> _Goal_:
Copy exactly the lines from the first line of the records below through the line containing "return finish", including both, and nothing else.

> _Raw records_:
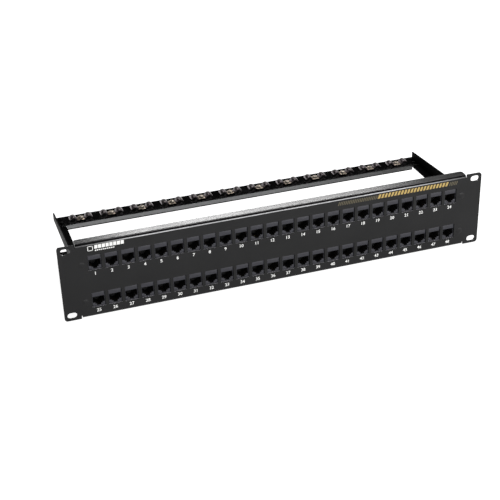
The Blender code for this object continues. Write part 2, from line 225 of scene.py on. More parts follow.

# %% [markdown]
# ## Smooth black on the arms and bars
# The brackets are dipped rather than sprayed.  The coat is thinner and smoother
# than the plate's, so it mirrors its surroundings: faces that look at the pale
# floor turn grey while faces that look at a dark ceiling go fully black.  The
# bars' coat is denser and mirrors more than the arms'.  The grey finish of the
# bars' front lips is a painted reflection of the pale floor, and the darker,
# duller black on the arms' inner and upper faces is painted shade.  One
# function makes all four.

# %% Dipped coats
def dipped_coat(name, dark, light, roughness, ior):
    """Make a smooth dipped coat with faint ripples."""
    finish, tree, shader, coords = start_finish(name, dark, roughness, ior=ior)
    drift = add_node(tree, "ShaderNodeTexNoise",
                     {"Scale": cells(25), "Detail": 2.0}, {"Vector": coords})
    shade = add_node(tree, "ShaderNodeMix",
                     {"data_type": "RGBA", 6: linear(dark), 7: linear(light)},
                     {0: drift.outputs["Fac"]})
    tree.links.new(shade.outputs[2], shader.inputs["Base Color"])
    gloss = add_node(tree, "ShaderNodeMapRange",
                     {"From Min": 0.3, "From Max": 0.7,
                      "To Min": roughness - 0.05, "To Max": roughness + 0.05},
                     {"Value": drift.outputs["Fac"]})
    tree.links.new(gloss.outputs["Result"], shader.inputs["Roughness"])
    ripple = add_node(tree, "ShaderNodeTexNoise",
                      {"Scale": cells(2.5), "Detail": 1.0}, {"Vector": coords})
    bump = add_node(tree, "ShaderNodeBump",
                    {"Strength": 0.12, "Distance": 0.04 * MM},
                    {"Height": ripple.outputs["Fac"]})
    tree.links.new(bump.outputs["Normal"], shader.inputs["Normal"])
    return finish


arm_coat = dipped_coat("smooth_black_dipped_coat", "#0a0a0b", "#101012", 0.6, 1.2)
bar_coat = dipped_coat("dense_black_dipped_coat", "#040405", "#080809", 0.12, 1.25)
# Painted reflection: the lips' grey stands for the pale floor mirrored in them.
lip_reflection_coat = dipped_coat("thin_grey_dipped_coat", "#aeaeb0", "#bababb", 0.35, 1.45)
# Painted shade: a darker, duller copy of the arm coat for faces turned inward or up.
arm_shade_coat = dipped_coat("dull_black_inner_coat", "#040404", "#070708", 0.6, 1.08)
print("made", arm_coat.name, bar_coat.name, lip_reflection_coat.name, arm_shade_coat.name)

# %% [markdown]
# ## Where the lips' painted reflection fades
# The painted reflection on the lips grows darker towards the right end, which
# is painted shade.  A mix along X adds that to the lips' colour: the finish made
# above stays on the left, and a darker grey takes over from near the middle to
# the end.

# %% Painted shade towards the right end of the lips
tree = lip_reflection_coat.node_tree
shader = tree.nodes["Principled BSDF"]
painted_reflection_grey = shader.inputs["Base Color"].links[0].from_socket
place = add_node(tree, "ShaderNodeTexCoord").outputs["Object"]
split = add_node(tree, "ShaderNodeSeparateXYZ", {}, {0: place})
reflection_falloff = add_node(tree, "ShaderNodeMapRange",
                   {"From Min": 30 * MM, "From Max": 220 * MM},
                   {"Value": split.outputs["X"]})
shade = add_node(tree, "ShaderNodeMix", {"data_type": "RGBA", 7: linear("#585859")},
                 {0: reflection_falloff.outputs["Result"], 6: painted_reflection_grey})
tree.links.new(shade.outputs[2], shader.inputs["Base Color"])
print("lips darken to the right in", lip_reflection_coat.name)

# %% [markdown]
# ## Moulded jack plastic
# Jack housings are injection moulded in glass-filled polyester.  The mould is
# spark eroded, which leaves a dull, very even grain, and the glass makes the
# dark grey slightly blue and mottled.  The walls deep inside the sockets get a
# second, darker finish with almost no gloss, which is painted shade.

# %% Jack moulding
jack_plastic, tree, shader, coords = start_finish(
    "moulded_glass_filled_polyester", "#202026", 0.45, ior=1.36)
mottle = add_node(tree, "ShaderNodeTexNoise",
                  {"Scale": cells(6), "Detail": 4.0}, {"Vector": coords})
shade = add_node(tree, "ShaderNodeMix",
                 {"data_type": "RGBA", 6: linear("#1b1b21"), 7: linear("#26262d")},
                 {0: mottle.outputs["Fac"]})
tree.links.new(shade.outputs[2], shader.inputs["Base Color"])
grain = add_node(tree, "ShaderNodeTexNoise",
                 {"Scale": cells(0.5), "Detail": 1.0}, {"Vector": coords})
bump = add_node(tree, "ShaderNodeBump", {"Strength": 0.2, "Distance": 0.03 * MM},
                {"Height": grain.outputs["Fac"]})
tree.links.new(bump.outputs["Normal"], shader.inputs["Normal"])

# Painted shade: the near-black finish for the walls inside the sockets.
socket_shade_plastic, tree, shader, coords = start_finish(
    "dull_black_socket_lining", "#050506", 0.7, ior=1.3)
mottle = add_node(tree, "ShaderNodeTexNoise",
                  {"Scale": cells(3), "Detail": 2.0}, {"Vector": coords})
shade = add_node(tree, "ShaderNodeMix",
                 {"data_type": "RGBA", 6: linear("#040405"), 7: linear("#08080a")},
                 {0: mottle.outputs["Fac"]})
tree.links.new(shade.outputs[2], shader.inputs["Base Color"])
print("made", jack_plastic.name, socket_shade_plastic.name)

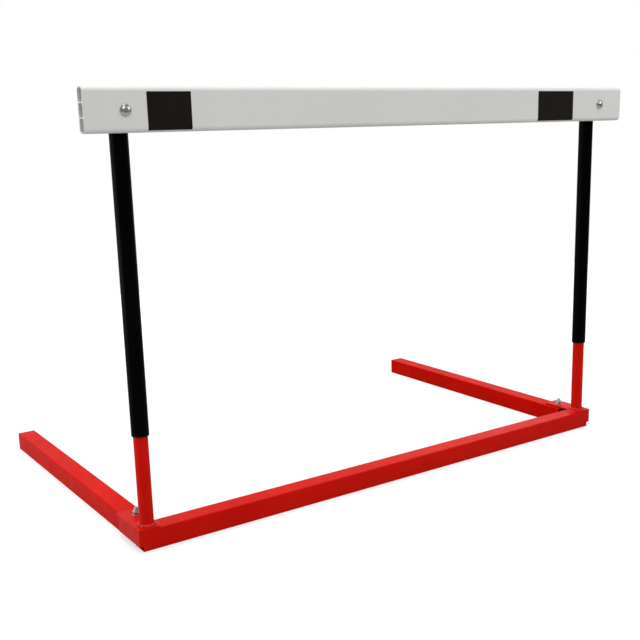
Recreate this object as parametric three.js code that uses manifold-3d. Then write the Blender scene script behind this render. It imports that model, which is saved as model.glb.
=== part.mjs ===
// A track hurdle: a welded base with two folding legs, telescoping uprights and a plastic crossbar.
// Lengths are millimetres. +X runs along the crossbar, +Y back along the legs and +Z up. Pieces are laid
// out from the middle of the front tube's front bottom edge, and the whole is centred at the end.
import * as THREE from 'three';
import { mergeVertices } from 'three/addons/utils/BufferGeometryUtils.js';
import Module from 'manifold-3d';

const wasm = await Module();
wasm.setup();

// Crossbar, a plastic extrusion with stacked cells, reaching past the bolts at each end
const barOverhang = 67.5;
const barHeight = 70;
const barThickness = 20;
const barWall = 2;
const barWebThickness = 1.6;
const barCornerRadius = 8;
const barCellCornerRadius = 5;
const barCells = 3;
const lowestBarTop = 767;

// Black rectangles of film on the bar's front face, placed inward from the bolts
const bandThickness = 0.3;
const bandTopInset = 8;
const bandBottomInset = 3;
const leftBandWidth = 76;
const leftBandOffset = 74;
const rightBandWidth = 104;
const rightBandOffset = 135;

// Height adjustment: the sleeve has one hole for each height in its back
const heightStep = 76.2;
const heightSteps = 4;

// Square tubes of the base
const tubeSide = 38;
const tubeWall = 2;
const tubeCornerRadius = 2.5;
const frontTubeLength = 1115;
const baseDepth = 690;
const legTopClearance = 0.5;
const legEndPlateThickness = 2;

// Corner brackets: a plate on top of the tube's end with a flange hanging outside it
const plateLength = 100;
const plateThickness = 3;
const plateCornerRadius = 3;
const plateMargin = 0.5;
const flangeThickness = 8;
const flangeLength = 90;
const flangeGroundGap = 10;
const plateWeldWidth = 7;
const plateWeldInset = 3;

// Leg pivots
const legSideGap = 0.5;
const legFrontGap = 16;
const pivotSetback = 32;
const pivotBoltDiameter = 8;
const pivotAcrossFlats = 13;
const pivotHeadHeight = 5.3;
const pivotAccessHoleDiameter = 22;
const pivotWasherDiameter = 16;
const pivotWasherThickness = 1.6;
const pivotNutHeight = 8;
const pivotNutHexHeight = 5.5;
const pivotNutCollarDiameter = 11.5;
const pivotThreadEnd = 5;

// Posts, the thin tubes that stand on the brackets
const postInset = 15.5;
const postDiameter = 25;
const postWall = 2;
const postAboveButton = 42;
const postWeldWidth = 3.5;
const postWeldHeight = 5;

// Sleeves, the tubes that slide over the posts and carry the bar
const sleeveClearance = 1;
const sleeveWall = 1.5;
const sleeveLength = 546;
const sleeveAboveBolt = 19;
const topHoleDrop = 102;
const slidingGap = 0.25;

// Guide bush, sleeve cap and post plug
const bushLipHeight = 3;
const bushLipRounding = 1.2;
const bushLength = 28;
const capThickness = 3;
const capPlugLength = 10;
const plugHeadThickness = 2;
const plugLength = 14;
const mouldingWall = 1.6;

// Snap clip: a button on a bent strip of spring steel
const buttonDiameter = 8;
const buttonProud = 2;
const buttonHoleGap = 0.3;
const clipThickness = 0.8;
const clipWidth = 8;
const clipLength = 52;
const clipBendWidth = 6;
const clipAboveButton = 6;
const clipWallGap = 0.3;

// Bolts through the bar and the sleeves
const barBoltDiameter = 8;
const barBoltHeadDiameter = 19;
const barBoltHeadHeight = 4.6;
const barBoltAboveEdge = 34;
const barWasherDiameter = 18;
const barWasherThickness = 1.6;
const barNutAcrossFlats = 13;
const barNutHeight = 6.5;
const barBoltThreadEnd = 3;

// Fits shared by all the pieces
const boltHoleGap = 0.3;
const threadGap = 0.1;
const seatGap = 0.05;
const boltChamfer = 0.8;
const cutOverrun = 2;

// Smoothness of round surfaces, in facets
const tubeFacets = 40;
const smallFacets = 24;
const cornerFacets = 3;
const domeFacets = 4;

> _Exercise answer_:
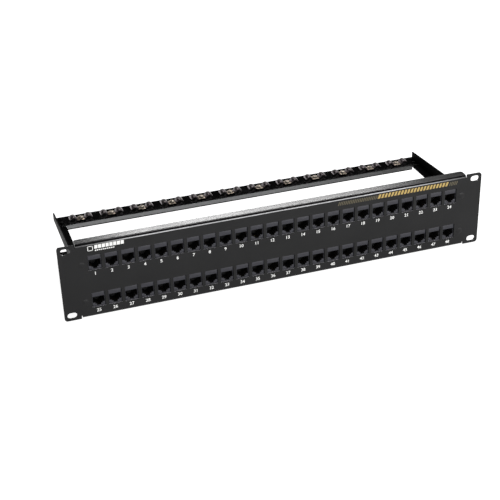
The Blender code for this object continues. Write part 2, from line 225 of scene.py on. More parts follow.

# %% [markdown]
# ## Smooth black on the arms and bars
# The brackets are dipped rather than sprayed.  The coat is thinner and smoother
# than the plate's, so it mirrors its surroundings: faces that look at the pale
# floor turn grey while faces that look at a dark ceiling go fully black.  The
# bars' coat is denser and mirrors more than the arms'.  The grey finish of the
# bars' front lips is a painted reflection of the pale floor, and the darker,
# duller black on the arms' inner and upper faces is painted shade.  One
# function makes all four.

# %% Dipped coats
def dipped_coat(name, dark, light, roughness, ior):
    """Make a smooth dipped coat with faint ripples."""
    finish, tree, shader, coords = start_finish(name, dark, roughness, ior=ior)
    drift = add_node(tree, "ShaderNodeTexNoise",
                     {"Scale": cells(25), "Detail": 2.0}, {"Vector": coords})
    shade = add_node(tree, "ShaderNodeMix",
                     {"data_type": "RGBA", 6: linear(dark), 7: linear(light)},
                     {0: drift.outputs["Fac"]})
    tree.links.new(shade.outputs[2], shader.inputs["Base Color"])
    gloss = add_node(tree, "ShaderNodeMapRange",
                     {"From Min": 0.3, "From Max": 0.7,
                      "To Min": roughness - 0.05, "To Max": roughness + 0.05},
                     {"Value": drift.outputs["Fac"]})
    tree.links.new(gloss.outputs["Result"], shader.inputs["Roughness"])
    ripple = add_node(tree, "ShaderNodeTexNoise",
                      {"Scale": cells(2.5), "Detail": 1.0}, {"Vector": coords})
    bump = add_node(tree, "ShaderNodeBump",
                    {"Strength": 0.12, "Distance": 0.04 * MM},
                    {"Height": ripple.outputs["Fac"]})
    tree.links.new(bump.outputs["Normal"], shader.inputs["Normal"])
    return finish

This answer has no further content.